Stop guessing why numbers fell. Use a structured reliability baseline to find the real cause in one focused session.

Who This Helps

Founders and operators who see a key metric drop and need to know why—fast. This is for anyone tired of chaotic data fire drills. It’s a core practice from the Data Reliability Leadership program.

Mini Case

Mei saw weekly active users drop 18% last Tuesday. Her team spent two days debating if it was a bug, a feature change, or bad data. By Friday, they realized a data pipeline had silently broken the prior Sunday. A reliability baseline would have flagged the broken contract in 30 minutes, saving three days of guesswork.

Do This Now (5 Steps)

  1. Grab your top three KPIs.
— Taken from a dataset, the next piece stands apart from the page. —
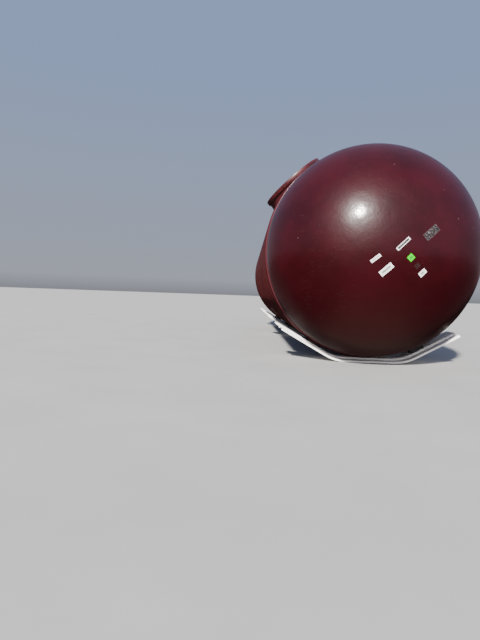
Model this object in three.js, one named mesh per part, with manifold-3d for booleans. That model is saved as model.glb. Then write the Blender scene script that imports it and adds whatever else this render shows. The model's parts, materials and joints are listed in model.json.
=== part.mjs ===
// A horizontal fibreglass storage tank for underground use, lying on its steel shipping cradles.
// It has two domed ends, a ribbed barrel in two halves, a containment collar round a bolted
// manway, pipe fittings and lifting lugs. The tank lies rolled, so its top line leans to -X.
import * as THREE from 'three';
import { mergeVertices } from 'three/addons/utils/BufferGeometryUtils.js';
import Module from 'manifold-3d';

const wasm = await Module();
wasm.setup();

// Driving dimensions in millimetres. X runs across the tank, Y along its axis, Z is up.
// The origin is on the ground under the middle of the tank, and the front dome points to -Y.
const seatGap = 0.3;
const ringSides = 48;
const smallRoundSides = 24;
const rollAngle = THREE.MathUtils.degToRad(42);

const ribOuterRadius = 1582;
const shellRadius = 1545;
const shellWall = 12;
const ribsPerHalf = 10;
const ribPitch = 443;
const firstRibFromEnd = 140;
const ribBaseWidth = 130;
const ribCrownWidth = 64;
const halfBarrel = firstRibFromEnd + (ribsPerHalf - 0.5) * ribPitch;

const domeRadius = 1553;
const domeDepth = 1290;
const domeWall = 16;
const domeSkirt = 60;
const skirtRadius = 1566;
const skirtSetback = 8;
const domeOuterSteps = 12;
const domeInnerSteps = 8;

const jointBandWidth = 280;
const jointBandRadius = 1553;

const collarFromEnd = 1020;
const collarRadius = 533;
const collarWall = 12;
const collarRim = 1686;
const rimBandRadius = 552;
const rimBandHeight = 66;

const neckRadius = 300;
const neckWall = 14;
const neckTop = 1640;
const flangeRadius = 366;
const flangeThickness = 22;
const coverThickness = 18;
const coverBoltCircle = 334;
const coverBoltCount = 16;
const coverBoltRadius = 13;
const coverBoltHeight = 12;

const fittingRadius = 68;
const fittingTop = 1628;
const fittingPlugRadius = 46;
const fittingPlugHeight = 16;
const fittingBays = [6, 12, 18];
const coverFittingOffsets = [-150, 150];
const coverFittingHeight = 26;

const lugBays = [5, 8, 13, 16];
const lugThickness = 30;
const lugLength = 190;
const lugTop = 1687;
const lugHoleRadius = 34;
const lugFootWidth = 130;
const lugFootHeight = 14;

const cradleSheet = 6;
const cradleHeight = 60;
const cradleCrownWidth = 330;
const cradleBrimWidth = 135;
const cradleBrimHeight = 30;
const cradleShift = 45;
const cradleFlatToCorner = 511;
const cradleBendRadius = 660;
const cradleLeftArm = 1040;
const cradleRightArm = 885;
const cradleArmAngle = THREE.MathUtils.degToRad(29);
const cradleBendSteps = 5;
const endCradleFromEnd = 205;
const middleCradleBay = 10;
const padLength = 220;
const padWidth = 150;

const axisHeight = cradleHeight + seatGap + ribOuterRadius;

const gelcoat = new THREE.MeshStandardMaterial({ color: 0x3d1519, roughness: 0.4, metalness: 0 });
const ribResin = new THREE.MeshStandardMaterial({ color: 0x46191d, roughness: 0.45, metalness: 0 });
const collarResin = new THREE.MeshStandardMaterial({ color: 0x6a2f2c, roughness: 0.5, metalness: 0 });
const galvanised = new THREE.MeshStandardMaterial({ color: 0xb4b6b4, roughness: 0.45, metalness: 0.9 });
const rubber = new THREE.MeshStandardMaterial({ color: 0x1b1b1b, roughness: 0.85, metalness: 0 });
const castIron = new THREE.MeshStandardMaterial({ color: 0x4a4a48, roughness: 0.6, metalness: 0.8 });

// A closed geometry with shared corners, no flat slivers and its faces pointing out.
function closedGeometry(geometry) {
  const bare = geometry.clone();
  bare.deleteAttribute('normal');
  bare.deleteAttribute('uv');
  const merged = mergeVertices(bare, 1e-3);
  const corners = merged.attributes.position;
  const kept = [];
  let volume = 0;
  const a = new THREE.Vector3();
  const b = new THREE.Vector3();
  const c = new THREE.Vector3();
  for (let i = 0; i < merged.index.count; i += 3) {
    const [p, q, r] = [0, 1, 2].map((k) => merged.index.getX(i + k));
    if (p === q || q === r || r === p) continue;
    kept.push([p, q, r]);
    a.fromBufferAttribute(corners, p);
    b.fromBufferAttribute(corners, q);
    c.fromBufferAttribute(corners, r);
    volume += a.dot(b.cross(c));
  }
  const outward = volume > 0 ? kept : kept.map(([p, q, r]) => [p, r, q]);
  merged.setIndex(outward.flat());
  return merged;
}

function toSolid(geometry) {
  const closed = closedGeometry(geometry);
  const vertProperties = new Float32Array(closed.attributes.position.array);
  const triVerts = new Uint32Array(closed.index.array);
  return new wasm.Manifold(new wasm.Mesh({ numProp: 3, vertProperties, triVerts }));
}

function toGeometry(solid) {
  const mesh = solid.getMesh();
  const geometry = new THREE.BufferGeometry();
  geometry.setAttribute('position', new THREE.BufferAttribute(new Float32Array(mesh.vertProperties), 3));
  geometry.setIndex(new THREE.BufferAttribute(new Uint32Array(mesh.triVerts), 1));
  geometry.computeVertexNormals();
  return geometry;
}

function named(name, geometry, material) {
  const mesh = new THREE.Mesh(closedGeometry(geometry), material);
  mesh.name = name;
  return mesh;
}

// A ring or tube round the tank's axis from a closed outline of [radius, y] points.
function turned(outline, sides = ringSides) {
  const points = outline.map(([radius, y]) => new THREE.Vector2(radius, y));
  return new THREE.LatheGeometry(points, sides);
}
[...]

Revenue, sign-ups, activation rate—whatever keeps you up at night.
  2. For each, ask: What’s the source? Is it Stripe, your product database, a third-party tool? Write it down.
  3. Define the contract. How fresh should this data be? Updated hourly? By 9 AM daily? What’s the allowed range? (e.g., Sign-ups should never be negative).
  4. Check the last 7 days. Does the actual data match your freshness and range rules? Spot any gaps or weird values?
  5. Score it. Green for good, yellow for a warning, red for broken. Your first baseline is done. (It’s easier than untangling headphone wires.)

Avoid These Traps

  • Don’t start by digging into the data lake without a map. You’ll get lost.
  • Don’t let the team argue about definitions during the crisis. Define contracts when things are calm.
  • Don’t try to baseline everything at once. Three key metrics are enough to start.
  • Don’t ignore small, consistent drifts. A 2% error every day for a week is a 14% problem.
  • Don’t skip documenting the score. If it’s not written down, the debate starts over tomorrow.

Your Win by Friday

You’ll have a simple, one-page reliability scorecard for your most important numbers. Next time a KPI dips, you can check your baseline in five minutes to see if the data itself is trustworthy. You’ll either rule out a data issue instantly or pinpoint the broken source, turning a multi-day mystery into a one-hour fix.